Your task is to restate the data word for word.

========================

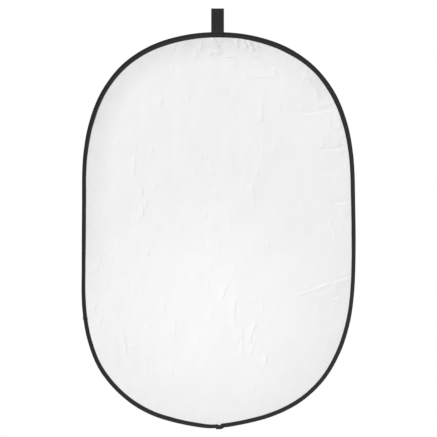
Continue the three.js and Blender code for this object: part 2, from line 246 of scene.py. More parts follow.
# Creases of the white face, as read off the photograph: where each starts and ends, in its
# pixels from the left and the top, then the bow and the height in millimetres (less than 0
# for a valley), and which flank is steep: 1 for the one to the left or above, -1 for the
# other one and 0 for neither.
PIXEL = 3.66 * MM
ORIGIN_PIXEL = (217.6, 9.1)
STEEP_FLANK = 3.2 * MM
GENTLE_FLANK = 24 * MM
FLANK_CURVE = 1.5
EVEN_FLANK = 9 * MM
CREASE_STRENGTH = 0.8
CREASE_FADE = 6 * MM
UP_AND_LEFT = (-0.78, 0.62)
FRONT_CREASES = [
    # Along the top
    (211, 36, 221, 48.6, 1, 3.6, -1), (216, 36, 221.5, 44, 0, 1.6, 1),
    (233.5, 36, 239.6, 43, 1, 2.6, 1), (236.5, 38, 239.4, 49.5, 0, 2.8, -1),
    (239, 38, 248, 49, 2, 3.2, 1), (242.5, 38, 249, 50, 0, 3.2, -1),
    (246, 39, 251.5, 47.5, 0, 2.8, 1), (248.5, 39.5, 255.4, 52.5, 1, 3.8, -1),
    (257.3, 42.5, 258, 50, 0, 2.0, -1), (206.5, 54.4, 211.5, 55.8, -1, 1.2, -1),
    (210.2, 55.8, 214.5, 53, 1, 1.5, -1), (213.4, 53.1, 222, 55, 1, 1.8, -1),
    (223, 57.6, 238.5, 57.4, 1, 1.5, -1), (248, 58, 260.5, 58.6, 1, 1.2, -1),
    (227, 61.3, 239, 61.3, 0, 0.8, -1), (229.5, 65.7, 239.5, 65.7, 0, 0.8, -1),
    (251, 77, 272, 78, 1, 1.2, -1), (275.4, 65, 273.6, 81, 1, 1.1, -1),
    (275.7, 66, 278.4, 81, 1, 1.0, -1), (173, 64.5, 173, 75, 1, 0.9, -1),
    (201.3, 40.5, 201, 52, 1, 1.7, -1), (189.4, 92, 188.6, 102.5, 1, 1.1, -1),
    (176.5, 43, 174, 51, 1, 1.6, -1), (196.5, 52, 195.5, 61, 1, 1.2, -1),
    # Upper right
    (301, 75.6, 310.5, 84, 2, 2.6, 1), (307, 80.4, 318.5, 100, 3, 3.4, 1),
    (304, 73, 313, 83, 1, 1.0, -1), (310.8, 89.5, 311.6, 98.5, 1, 0.9, -1),
    (317, 87, 320.4, 100, 2, 0.9, -1), (299.5, 84, 304, 84.6, 0, 0.7, -1),
    (299, 113.6, 320, 113.3, 1, -1.3, -1), (316, 113.5, 338, 109.6, 3, -1.4, -1),
    (314, 109.4, 336, 104.2, 2, 0.7, -1), (334.6, 112, 335, 122, 1, 0.9, 1),
    (338, 116, 341, 130, 2, 2.1, -1), (339.5, 136.4, 347.5, 137, 0, 1.4, -1),
    (317.5, 150.9, 331.5, 150.3, 1, -1.1, -1), (328.5, 150.1, 343.5, 148.9, 1, -1.2, -1),
    (319.5, 137.3, 331.5, 137.2, 1, 1.0, -1), (335, 140.5, 341.5, 146.5, 2, 2.1, -1),
    (329.5, 117, 331, 127.5, 3, 1.3, -1), (335.8, 150.6, 343.5, 155, 1, 1.9, -1),
    (319.8, 147.4, 324.5, 147.4, 0, 1.3, -1), (320, 174.3, 334, 176.6, 2, 1.0, 1),
    (331, 176.6, 349, 177.6, 1, 0.6, 1), (346, 163, 346.6, 171, 1, 0.9, -1),
    # Right edge
    (330, 205.2, 350.5, 202, 1, -1.6, -1), (327.8, 218, 331.6, 230, 1, 0.8, 1),
    (330.8, 228, 335.4, 240.5, 1, 1.1, 1), (294, 296, 313.5, 291, 1, 1.3, 0),
    (311, 291.5, 333, 283.5, 1, 1.6, 0), (330.5, 284, 351, 277.8, 1, 1.6, 1),
    (331, 290.4, 340, 289.4, 0, 1.4, 1), (303, 289.7, 312, 288.5, 1, 0.8, -1),
    (341.5, 275.2, 350.5, 274.8, 0, 1.2, -1), (330, 288.5, 339, 290.5, 2, 0.9, -1),
    (330.5, 301.2, 341.5, 297.3, 1, 1.1, 1), (334.8, 303, 335.6, 313, 1, 0.8, -1),
    (298.6, 313, 304.6, 321, 1, 0.8, -1), (341.4, 317, 342.4, 332, 1, 0.9, -1),
    # Right of the middle
    (262.4, 110, 261.3, 124.5, 0.5, 1.3, -1), (255, 140, 258.7, 152.6, 1, 1.3, -1),
    (259, 166.5, 257.8, 179, 0.5, 1.0, -1), (251.2, 183.5, 255.4, 204, 1, 1.5, -1),
    (247.9, 184, 252.4, 195.5, 1, 0.9, 1),
    # Middle
    (208.2, 161, 208.8, 175.5, 1, 0.9, 1), (196, 179, 208, 192, 1, 0.8, 1),
    (206.5, 210, 206, 221, 1, 0.8, -1), (219.9, 240, 219.7, 252, 1, 0.8, -1),
    (227.6, 283.5, 221.4, 303, 1, 1.3, -1),
    # Below the middle
    (235.9, 298, 234.1, 314.5, 1, 1.7, -1), (234.1, 311, 235.9, 328, 1, 1.4, -1),
    (242.9, 327, 242, 342, 1, 1.4, -1), (242, 339, 243.5, 360, 1, 1.3, -1),
    (256.9, 321.5, 252.6, 332, 1, 1.6, -1), (252.9, 329, 249.8, 345, 1, 1.6, -1),
    (254.9, 344, 249.8, 357, 1, 1.3, -1), (217.9, 332, 218.2, 340, 0.5, 0.9, 1),
    (196.2, 333.5, 196.4, 341, 0.5, 0.9, 1), (172.8, 368, 172.4, 383, 1, 0.9, -1),
    # Left
    (135.2, 154, 134.6, 178.5, 1, 1.2, -1), (147.6, 197.5, 145.8, 211, 1, 1.3, -1),
    (136, 212, 142, 224, 1, 1.0, -1), (159, 180, 151, 189, 1, 0.9, 1),
    (150.4, 220.5, 157, 232.5, 1, 0.9, 1), (106.8, 283, 105.6, 293, 0.5, 1.2, -1),
    (128.3, 278.5, 127.7, 288.5, 0.5, 0.9, -1), (103.4, 316.5, 99.2, 328.5, -2, 1.2, -1),
    (112.6, 316.5, 115, 327, 1, 0.9, 1), (123.4, 330.5, 127.3, 357.5, 1, 2.0, -1),
    (171.6, 364.5, 171.5, 375, 1, 0.9, -1),
]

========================

* EXERCISE OUTPUT *
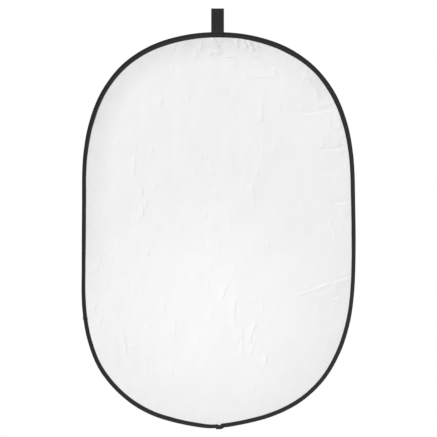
Continue the three.js and Blender code for this object: part 2, from line 246 of scene.py. More parts follow.
# Creases of the white face, as read off the photograph: where each starts and ends, in its
# pixels from the left and the top, then the bow and the height in millimetres (less than 0
# for a valley), and which flank is steep: 1 for the one to the left or above, -1 for the
# other one and 0 for neither.
PIXEL = 3.66 * MM
ORIGIN_PIXEL = (217.6, 9.1)
STEEP_FLANK = 3.2 * MM
GENTLE_FLANK = 24 * MM
FLANK_CURVE = 1.5
EVEN_FLANK = 9 * MM
CREASE_STRENGTH = 0.8
CREASE_FADE = 6 * MM
UP_AND_LEFT = (-0.78, 0.62)
FRONT_CREASES = [
    # Along the top
    (211, 36, 221, 48.6, 1, 3.6, -1), (216, 36, 221.5, 44, 0, 1.6, 1),
    (233.5, 36, 239.6, 43, 1, 2.6, 1), (236.5, 38, 239.4, 49.5, 0, 2.8, -1),
    (239, 38, 248, 49, 2, 3.2, 1), (242.5, 38, 249, 50, 0, 3.2, -1),
    (246, 39, 251.5, 47.5, 0, 2.8, 1), (248.5, 39.5, 255.4, 52.5, 1, 3.8, -1),
    (257.3, 42.5, 258, 50, 0, 2.0, -1), (206.5, 54.4, 211.5, 55.8, -1, 1.2, -1),
    (210.2, 55.8, 214.5, 53, 1, 1.5, -1), (213.4, 53.1, 222, 55, 1, 1.8, -1),
    (223, 57.6, 238.5, 57.4, 1, 1.5, -1), (248, 58, 260.5, 58.6, 1, 1.2, -1),
    (227, 61.3, 239, 61.3, 0, 0.8, -1), (229.5, 65.7, 239.5, 65.7, 0, 0.8, -1),
    (251, 77, 272, 78, 1, 1.2, -1), (275.4, 65, 273.6, 81, 1, 1.1, -1),
    (275.7, 66, 278.4, 81, 1, 1.0, -1), (173, 64.5, 173, 75, 1, 0.9, -1),
    (201.3, 40.5, 201, 52, 1, 1.7, -1), (189.4, 92, 188.6, 102.5, 1, 1.1, -1),
    (176.5, 43, 174, 51, 1, 1.6, -1), (196.5, 52, 195.5, 61, 1, 1.2, -1),
    # Upper right
    (301, 75.6, 310.5, 84, 2, 2.6, 1), (307, 80.4, 318.5, 100, 3, 3.4, 1),
    (304, 73, 313, 83, 1, 1.0, -1), (310.8, 89.5, 311.6, 98.5, 1, 0.9, -1),
    (317, 87, 320.4, 100, 2, 0.9, -1), (299.5, 84, 304, 84.6, 0, 0.7, -1),
    (299, 113.6, 320, 113.3, 1, -1.3, -1), (316, 113.5, 338, 109.6, 3, -1.4, -1),
    (314, 109.4, 336, 104.2, 2, 0.7, -1), (334.6, 112, 335, 122, 1, 0.9, 1),
    (338, 116, 341, 130, 2, 2.1, -1), (339.5, 136.4, 347.5, 137, 0, 1.4, -1),
    (317.5, 150.9, 331.5, 150.3, 1, -1.1, -1), (328.5, 150.1, 343.5, 148.9, 1, -1.2, -1),
    (319.5, 137.3, 331.5, 137.2, 1, 1.0, -1), (335, 140.5, 341.5, 146.5, 2, 2.1, -1),
    (329.5, 117, 331, 127.5, 3, 1.3, -1), (335.8, 150.6, 343.5, 155, 1, 1.9, -1),
    (319.8, 147.4, 324.5, 147.4, 0, 1.3, -1), (320, 174.3, 334, 176.6, 2, 1.0, 1),
    (331, 176.6, 349, 177.6, 1, 0.6, 1), (346, 163, 346.6, 171, 1, 0.9, -1),
    # Right edge
    (330, 205.2, 350.5, 202, 1, -1.6, -1), (327.8, 218, 331.6, 230, 1, 0.8, 1),
    (330.8, 228, 335.4, 240.5, 1, 1.1, 1), (294, 296, 313.5, 291, 1, 1.3, 0),
    (311, 291.5, 333, 283.5, 1, 1.6, 0), (330.5, 284, 351, 277.8, 1, 1.6, 1),
    (331, 290.4, 340, 289.4, 0, 1.4, 1), (303, 289.7, 312, 288.5, 1, 0.8, -1),
    (341.5, 275.2, 350.5, 274.8, 0, 1.2, -1), (330, 288.5, 339, 290.5, 2, 0.9, -1),
    (330.5, 301.2, 341.5, 297.3, 1, 1.1, 1), (334.8, 303, 335.6, 313, 1, 0.8, -1),
    (298.6, 313, 304.6, 321, 1, 0.8, -1), (341.4, 317, 342.4, 332, 1, 0.9, -1),
    # Right of the middle
    (262.4, 110, 261.3, 124.5, 0.5, 1.3, -1), (255, 140, 258.7, 152.6, 1, 1.3, -1),
    (259, 166.5, 257.8, 179, 0.5, 1.0, -1), (251.2, 183.5, 255.4, 204, 1, 1.5, -1),
    (247.9, 184, 252.4, 195.5, 1, 0.9, 1),
    # Middle
    (208.2, 161, 208.8, 175.5, 1, 0.9, 1), (196, 179, 208, 192, 1, 0.8, 1),
    (206.5, 210, 206, 221, 1, 0.8, -1), (219.9, 240, 219.7, 252, 1, 0.8, -1),
    (227.6, 283.5, 221.4, 303, 1, 1.3, -1),
    # Below the middle
    (235.9, 298, 234.1, 314.5, 1, 1.7, -1), (234.1, 311, 235.9, 328, 1, 1.4, -1),
    (242.9, 327, 242, 342, 1, 1.4, -1), (242, 339, 243.5, 360, 1, 1.3, -1),
    (256.9, 321.5, 252.6, 332, 1, 1.6, -1), (252.9, 329, 249.8, 345, 1, 1.6, -1),
    (254.9, 344, 249.8, 357, 1, 1.3, -1), (217.9, 332, 218.2, 340, 0.5, 0.9, 1),
    (196.2, 333.5, 196.4, 341, 0.5, 0.9, 1), (172.8, 368, 172.4, 383, 1, 0.9, -1),
    # Left
    (135.2, 154, 134.6, 178.5, 1, 1.2, -1), (147.6, 197.5, 145.8, 211, 1, 1.3, -1),
    (136, 212, 142, 224, 1, 1.0, -1), (159, 180, 151, 189, 1, 0.9, 1),
    (150.4, 220.5, 157, 232.5, 1, 0.9, 1), (106.8, 283, 105.6, 293, 0.5, 1.2, -1),
    (128.3, 278.5, 127.7, 288.5, 0.5, 0.9, -1), (103.4, 316.5, 99.2, 328.5, -2, 1.2, -1),
    (112.6, 316.5, 115, 327, 1, 0.9, 1), (123.4, 330.5, 127.3, 357.5, 1, 2.0, -1),
    (171.6, 364.5, 171.5, 375, 1, 0.9, -1),
]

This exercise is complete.